Jazz update: Yesterday, as I wrote about Sunday, I forgot to write that all day long I listened to the daring and often disjointed, but always ingenious, sounds of Eric Dolphy and took special pleasure in listening to his exploration of the bass clarinet as a jazz instrument.
Monday's morning music: Aja, Steely Dan.
1. Byrdman and I were going to go on an outing today, but we mutually agreed to postpone it because of the high winds roaring in North Idaho and Eastern Washington (and elsewhere in the region). I was in a food movie mood after watching Big Night last night, so this morning I watched Chef, a movie starring and directed by Jon Favreau. In it, Favreau plays a high-powered chef who, for a variety of reasons, has had it with the high end restaurant business and decides to open a food truck. His great cooking and personal friend, Martin (John Leguizamo) and his pre-teen son Percy (Emjay Anthony) join him in his new venture.
This movie uplifted me. It's a superbly cast movie with a splendid comic script.

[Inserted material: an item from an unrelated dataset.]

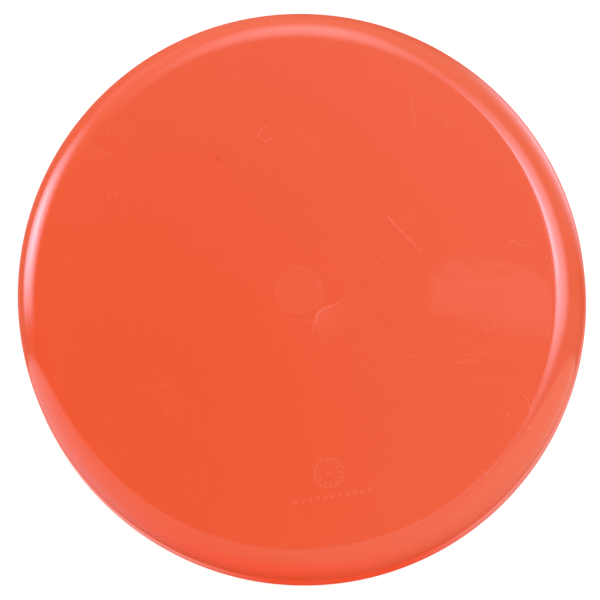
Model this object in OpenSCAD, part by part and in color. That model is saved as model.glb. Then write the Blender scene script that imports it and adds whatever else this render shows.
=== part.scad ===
/* [Disc] */
// Widest diameter, measured across the rim
disc_d = 235; // [200:0.5:275]
// Height from the rim's resting plane to the top of the flight plate
disc_h = 28.5; // [25:0.5:34]
// Wall thickness, the same in the flight plate, the shoulder and the rim wall
wall_t = 1.7; // [1.4:0.1:2.2]

/* [Rim] */
// Outer radius of the shoulder that turns the flight plate down into the rim
shoulder_r = 12.7; // [9:0.1:15]
// Lean of the rim wall away from the disc's axis, in degrees
rim_lean = 3; // [1:0.5:5]
// Width of the thick bead along the rim's lower edge
bead_w = 5.6; // [5:0.1:7]
// Height of the bead, whose inner and outer sides are half round
bead_h = 4.4; // [3.6:0.1:5]
// Radius of the fillet that blends the bead into the inside of the rim wall
fillet_r = 1.2; // [0.6:0.1:1.4]

/* [Gate pad] */
// Diameter of the round pad at the centre of the underside
pad_d = 19; // [12:0.5:26]
// How far the pad stands below the flight plate
pad_t = 0.5; // [0.2:0.1:1]
// Diameter of the trimmed gate stub where it meets the pad
stub_d = 3.2; // [2:0.1:5]
// How far the gate stub stands below the pad
stub_h = 0.8; // [0.3:0.1:1.5]

/* [Mould date marks] */
// How far the marks stand below the flight plate
mark_h = 0.4; // [0.2:0.1:0.8]
// Direction of the marks about the disc's axis, in degrees from +X
mark_angle = -81; // [-180:1:180]
// Width of every raised line of the dial
line_w = 0.8; // [0.5:0.1:1.2]
// Distance from the disc's axis to the dial's centre
dial_at = 75.5; // [40:0.5:78]
// Outer diameter of the dial
dial_d = 12.5; // [9:0.5:14]
// Number of ticks around the dial
dial_ticks = 12; // [4:1:16]
// Distance from the disc's axis to the row of pips
pips_at = 85; // [60:0.5:88]
// Number of pips in the row
pip_count = 11; // [3:1:13]
// Diameter of one pip
pip_d = 1.8; // [1:0.1:2]
// Distance between the centres of neighbouring pips
pip_pitch = 3; // [2.5:0.1:3.5]

/* [Hidden] */
$fn = 180;
disc_colour = [0.95, 0.38, 0.25];

// The rim's half section is drawn in the (radius, height) plane. The wall's outer line touches two
// circles: the shoulder's, about shoulder_c, and the bead's outer side, about bead_out_c.
across = [cos(rim_lean), sin(rim_lean)];
under_z = disc_h - wall_t;
bead_r = bead_h / 2;
bead_out_c = [disc_d / 2 - bead_r, bead_r];
bead_in_c = [disc_d / 2 - bead_w + bead_r, bead_r];
shoulder_z = disc_h - shoulder_r;
plate_r = bead_out_c[0] - (shoulder_r - bead_r + (shoulder_z - bead_r) * across[1]) / across[0];
shoulder_c = [plate_r, shoulder_z];

// The fillet's circle rests on top of the bead and touches the inner face of the rim wall
fillet_z = bead_h + fillet_r;
fillet_x = shoulder_c[0] + (shoulder_r - wall_t - fillet_r
           + (shoulder_z - fillet_z) * across[1]) / across[0];
fillet_c = [fillet_x, fillet_z];
bead_top_in = fillet_c + fillet_r * across;
bead_top_out = bead_top_in + wall_t * across;

// A point seen from the disc's axis in the direction of the date marks
module at_marks(distance) {
    rotate(mark_angle) translate([distance, 0, under_z - mark_h]) children();
}

// The flat circular web that carries the air flow
module flight_plate() {
    color(disc_colour) translate([0, 0, under_z]) cylinder(r = plate_r, h = wall_t);
}

// The quarter-round edge between the flight plate and the rim wall
module shoulder() {
    reach = 2 * shoulder_r;
    color(disc_colour) rotate_extrude() intersection() {
        difference() {
            translate(shoulder_c) circle(r = shoulder_r);
            translate(shoulder_c) circle(r = shoulder_r - wall_t);
        }
        polygon([shoulder_c, shoulder_c + reach * across,
                 shoulder_c + [reach, reach], shoulder_c + [0, reach]]);
    }
}

// The straight, slightly leaning wall below the shoulder
module rim_wall() {
    color(disc_colour) rotate_extrude() polygon([
        shoulder_c + (shoulder_r - wall_t) * across, shoulder_c + shoulder_r * across,
        bead_top_out, bead_top_in]);
}

// The thick lower edge that is gripped and that the disc rests on
module rim_bead() {
    color(disc_colour) rotate_extrude() difference() {
        union() {
            translate(bead_out_c) circle(r = bead_r);
            translate(bead_in_c) circle(r = bead_r);
            polygon([[bead_in_c[0], 0], [bead_out_c[0], 0], bead_out_c + bead_r * across,
                     bead_top_out, bead_top_in, fillet_c, [fillet_c[0], bead_h],
                     [bead_in_c[0], bead_h]]);
        }
        translate(fillet_c) circle(r = fillet_r);
    }
}

// The round pad that the plastic entered through, at the centre of the underside
module gate_pad() {
    color(disc_colour) translate([0, 0, under_z - pad_t]) cylinder(d = pad_d, h = pad_t);
}

// What is left of the gate after trimming, a short cone
module gate_stub() {
    color(disc_colour) translate([0, 0, under_z - pad_t - stub_h])
        cylinder(d1 = stub_d * 0.7, d2 = stub_d, h = stub_h);
}

// A plain dial: a ring, ticks inside it that point at the centre, and a centre dot
module date_dial() {
    ring_in_r = dial_d / 2 - line_w;
    tick_l = dial_d / 8;
    color(disc_colour) at_marks(dial_at) {
        difference() {
            cylinder(r = ring_in_r + line_w, h = mark_h);
            translate([0, 0, -mark_h]) cylinder(r = ring_in_r, h = 3 * mark_h);
        }
        for (i = [0 : dial_ticks - 1]) rotate(i * 360 / dial_ticks)
            translate([ring_in_r - line_w / 2 - tick_l, -line_w / 2, 0])
                cube([tick_l, line_w, mark_h]);
        cylinder(r = line_w, h = mark_h);
    }
}

// A straight row of round pips beyond the dial
module date_pips() {
    color(disc_colour) at_marks(pips_at)
        for (i = [0 : pip_count - 1]) translate([0, (i - (pip_count - 1) / 2) * pip_pitch, 0])
            cylinder(d = pip_d, h = mark_h);
}

flight_plate();
shoulder();
rim_wall();
rim_bead();
gate_pad();
gate_stub();
date_dial();
date_pips();
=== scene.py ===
"""A glossy one-piece flying disc, lying rim down on a pale studio floor."""
import math

import bmesh
import bpy
import numpy as np
from mathutils import Matrix, Vector


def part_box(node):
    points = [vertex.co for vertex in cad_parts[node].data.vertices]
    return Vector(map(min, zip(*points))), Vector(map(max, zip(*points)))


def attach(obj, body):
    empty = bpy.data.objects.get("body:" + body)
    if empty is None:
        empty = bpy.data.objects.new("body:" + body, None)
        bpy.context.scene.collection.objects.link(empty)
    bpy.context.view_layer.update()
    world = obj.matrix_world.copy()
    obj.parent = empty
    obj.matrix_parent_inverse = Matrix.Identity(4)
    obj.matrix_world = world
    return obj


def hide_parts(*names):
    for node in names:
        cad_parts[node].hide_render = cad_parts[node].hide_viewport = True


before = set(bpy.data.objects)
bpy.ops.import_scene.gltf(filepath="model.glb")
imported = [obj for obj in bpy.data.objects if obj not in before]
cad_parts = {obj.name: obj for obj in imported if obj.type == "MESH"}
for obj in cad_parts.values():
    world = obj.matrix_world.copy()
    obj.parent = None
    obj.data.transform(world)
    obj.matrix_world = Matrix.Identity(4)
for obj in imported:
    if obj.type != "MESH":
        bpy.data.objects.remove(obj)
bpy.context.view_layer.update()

MM = 0.001

# ---------------------------------------------------------------- driving sizes, from the frame

PLATE_LOW, PLATE_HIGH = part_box("flight_plate")
SHOULDER_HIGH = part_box("shoulder")[1]
WALL_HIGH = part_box("rim_wall")[1]
BEAD_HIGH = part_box("rim_bead")[1]
PAD_LOW, PAD_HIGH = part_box("gate_pad")
STUB_LOW, STUB_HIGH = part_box("gate_stub")
DIAL_LOW, DIAL_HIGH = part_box("date_dial")
PIPS_LOW, PIPS_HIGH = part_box("date_pips")

DISC_R = BEAD_HIGH.x
TOP_Z = PLATE_HIGH.z
UNDER_Z = PLATE_LOW.z
WALL_T = TOP_Z - UNDER_Z
PLATE_R = PLATE_HIGH.x
LEAN = math.atan2(WALL_HIGH.x - SHOULDER_HIGH.x, WALL_HIGH.z - BEAD_HIGH.z)
SHOULDER_R = (SHOULDER_HIGH.x - PLATE_R) / math.cos(LEAN)
PAD_R = PAD_HIGH.x
STUB_R = STUB_HIGH.x

# The bead's section, as in the CAD: its height, width and the fillet above it
BEAD_H = 4.4 * MM
BEAD_W = 5.6 * MM
FILLET_R = 1.2 * MM

# The moulded marks under the plate
DIAL_AT = (DIAL_LOW + DIAL_HIGH) / 2
PIPS_AT = (PIPS_LOW + PIPS_HIGH) / 2
MARK_ANGLE = math.atan2(DIAL_AT.y, DIAL_AT.x)
DIAL_R = (DIAL_HIGH.x - DIAL_LOW.x) / 2
MARK_H = DIAL_HIGH.z - DIAL_LOW.z
LINE_W = 0.8 * MM
TICKS = 12
TICK_L = DIAL_R / 4
TICK_AT = DIAL_R - 1.5 * LINE_W - TICK_L / 2    # from the dial's centre to a tick's middle
PIPS = 11
PIP_R = 0.9 * MM
PIP_PITCH = 3 * MM


# ---------------------------------------------------------------- the moulding's mesh

SEGMENTS = 360          # round the disc's axis
WAVE_H = 0.006 * MM     # how far the moulded plate wanders from flat
WAVELENGTHS = (95, 70, 52, 40, 30, 23)      # of that wandering, in mm
WAVE_FADE = 16 * MM     # the waves die out over this distance before the shoulder
WITNESS_H = 0.003 * MM  # step that the pad below leaves in the top of the plate
WITNESS_W = 1.2 * MM    # to either side of the pad's edge, where the mesh is finer
GATE_EDGE = 0.25 * MM   # rounding at the pad and the stub
STUB_TAPER = 0.7        # radius of the stub's tip against its root
PART_LINE_H = 0.06 * MM
PART_LINE_W = 0.3 * MM
OVAL = 0.8 * MM         # the limp disc is this much out of round, along OVAL_AT
OVAL_AT = math.radians(-65)


def arc(centre, radius, start, end, count):
    """Points of an arc in the (radius, height) plane, angles in degrees from +radius."""
    angles = np.radians(np.linspace(start, end, count + 1))
    return [(centre[0] + radius * math.cos(a), centre[1] + radius * math.sin(a)) for a in angles]


def run(start, end, count):
    """Points of a straight run, without its first point."""
    shares = np.linspace(0, 1, count + 1)[1:]
    return [(start[0] + (end[0] - start[0]) * t, start[1] + (end[1] - start[1]) * t) for t in shares]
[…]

Like many comedies, from my point of view, it's a movie built on how we wish things could be in life more than it's a realistic movie and that worked beautifully for me. The movie's soundtrack is varied and often exhilarating and this movie fired up my imagination about cooking. The food we see being prepared is awesome to look at and it's fun to watch characters in the movie enjoy it so much.
Chef Roy Choi helped bring this movie into being as a co-producer and food consultant. In 2019, Chef Roy Choi and Jon Favreau teamed up and are featured in a Netflix series entitled, The Chef Show. This evening, I checked it out and watched Chef Roy Choi and Jon Favreau's visit to Chef Wolfgang Puck at his Las Vegas steakhouse, CUT.

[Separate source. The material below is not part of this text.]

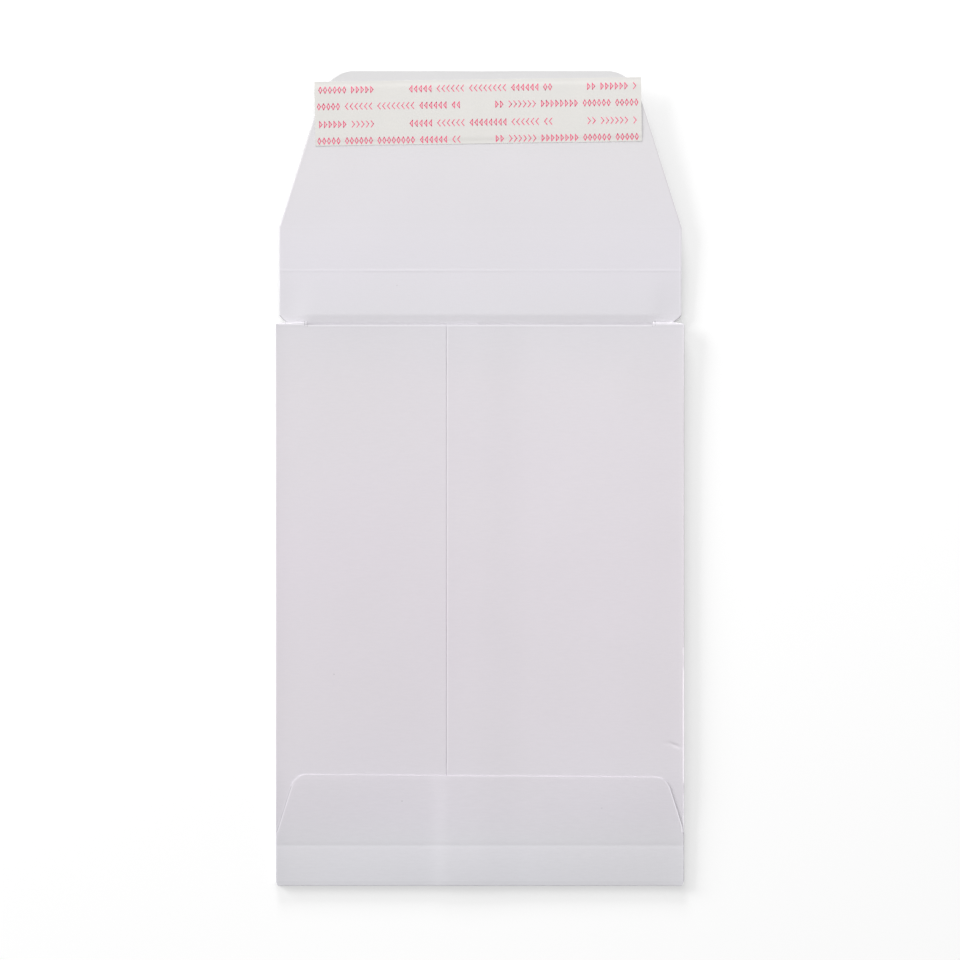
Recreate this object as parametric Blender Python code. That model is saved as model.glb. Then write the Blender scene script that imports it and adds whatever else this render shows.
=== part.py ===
# Gusseted pocket envelope with a peel-and-seal flap, lying on its front with the flap open.
# +Y runs from the bottom fold to the flap's tip, +X to the right seen from the back, and +Z up
# through the back panels. The origin is under the middle of the outline, on the table's surface.
# Lengths are metres and angles are degrees.

import math

import bmesh
import bpy

# Paper: one die-cut sheet
PAPER = 0.00016
FOLD_GAP = 0.00018
GLUE_GAP = 0.00005

# Body: the front panel between its two side folds, from the bottom fold to the hinge crease
BODY_WIDTH = 0.1635
BODY_LENGTH = 0.229
MOUTH_SETBACK = 0.0044
GUSSET_SETBACK = 0.0036
TUBE_SETBACK = 0.0016
LIFT_START = 0.130
MOUTH_LIFT = 0.001

# Side gussets: how deep they fold in, and how far the stack springs open
GUSSET_DEPTH = 0.0125
GUSSET_OPEN_ANGLE = 2.6
GUSSET_PRESSED_ANGLE = 0.3
PRESSED_LENGTH = 0.045
BACK_SAG = 0.0007

# Back seam: the right panel laps over the left one
SEAM_OFFSET = 0.0132
SEAM_LAP = 0.012
LAP_CLIMB = 0.006
LAP_FALL = 0.020

# Closure flap
FLAP_WIDTH = 0.1609
FLAP_LENGTH = 0.0971
FLAP_TAPER_ANGLE = 17.6
FLAP_TIP_RADIUS = 0.014
HINGE_CORNER_RADIUS = 0.0026
SECOND_CREASE = 0.0173
THIRD_CREASE = 0.0345
HINGE_ANGLE = 4.0
FLAP_ANGLES = (0.9, 1.3, 1.7)
SCORE_WIDTH = 0.0008
SCORE_HEIGHT = 0.00005

# Bottom flap, measured from the bottom fold
BOTTOM_FOLD_DEPTH = 0.00045
BASE_CREASE = 0.0162
BOTTOM_FLAP_END = 0.0443
BOTTOM_TAPER_START = 0.0203
BOTTOM_TAPER_ANGLE = 17.6
BOTTOM_FLAP_RADIUS = 0.006
BOTTOM_SKEW_ANGLE = 0.4

# Adhesive band and release liner, seated on the flap's inner side
LAYER_GAP = 0.0003
BAND_LENGTH = 0.112
BAND_WIDTH = 0.020
BAND_THICKNESS = 0.0001
LINER_LENGTH = 0.1306
LINER_WIDTH = 0.0255
LINER_THICKNESS = 0.00008
LINER_TILT_ANGLE = 0.85
LINER_SHIFT = -0.0007
LINER_FROM_TIP = 0.0162
LINER_CURL = 0.0004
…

I loved watching Chef Wolfgang Puck walk Jon Favreau through the process of perfectly preparing a variety of cuts of steak. I learned more about steak preparation and I realized, in a way I never had before, how crucial sophisticated kitchen equipment and high quality ingredients are for a high end restaurant like CUT. I thought and thought and dreamed and dreamed about how much fun it would be to cook on the kind of grill featured at CUT and to have access to the great variety of other equipment (and ingredients) featured in this half hour program.
Oh, well. I'll keep doing my best with what I got -- but I might buy a couple of new pans or something!
2. With Cubano sandwiches and brisket sliders dancing in my head after watching Chef, I arrived at Carol and Paul's to join them and Christy and Everett for family dinner. Carol prepared a meal that was focused on many foods harvested from her gardens. We started with a delicate and fresh salad and moved on to green beans and bacon, a compliment to the main dish, cabbage stuffed with beef, served in a delicious tomato sauce or broth, depending on one's point of view. We ended the evening drinking small pours from the bottle of Tuaca that Christy brought for us to share. It was a delicious and soothing digestif.
3. This afternoon I watched Dustin Johnson close out the 2020 PGA Tour Championship golf tournament, thus saving my viewing of the Billy Collins Poetry Broadcast until after dinner. I enjoyed the poems he read by Mark Strand, Pablo Neruda, and Katha Politt, all focused on pleasures and comforts: a pot roast, a pair of socks, and, at the end of her poem, Politt relishes the idea of a lost dog finding its home. Billy Collins also read two of his own poems, "I Ask You" and "Breathless".
In introducing "Breathless", Billy Collins commented a bit on the 1960 Jean-Luc Godard movie, Breathless. For me, the timing couldn't have been better. I am in the mood to watch movies made in France and Italy from the 1960s and 70s. In particular, I've had King of Hearts (1966) and Amarcord (1973) in mind, and now I'll add Breathless to my list.
I'm not only in the mood for these adventurous, innovative, and unusual older movies, I'm also in the mood to relive, as best I can in the tiny house I live in with our modest-sized Vizio screen, the experience of going to movies at my favorite micro-cinemas, namely The Magic Lantern in Spokane, the long shuttered Cinema 7 in Eugene, the nearly forty-year old Bijou Art Cinemas near the Univ of Oregon in Eugene, and the Broadway Metro in Eugene's downtown. Many of my most prized and exhilarating movie going experiences happened in these four theaters and I love trying to recreate being back in them simply by replaying at home movies I saw, or wish I'd seen, in these houses.
Here's a limerick by Stu:
So much we try to arrange.
So what's not in our plans we think strange.
We can be happily surprised,
Or face events we've despised.
But it's amazing how fast things can change.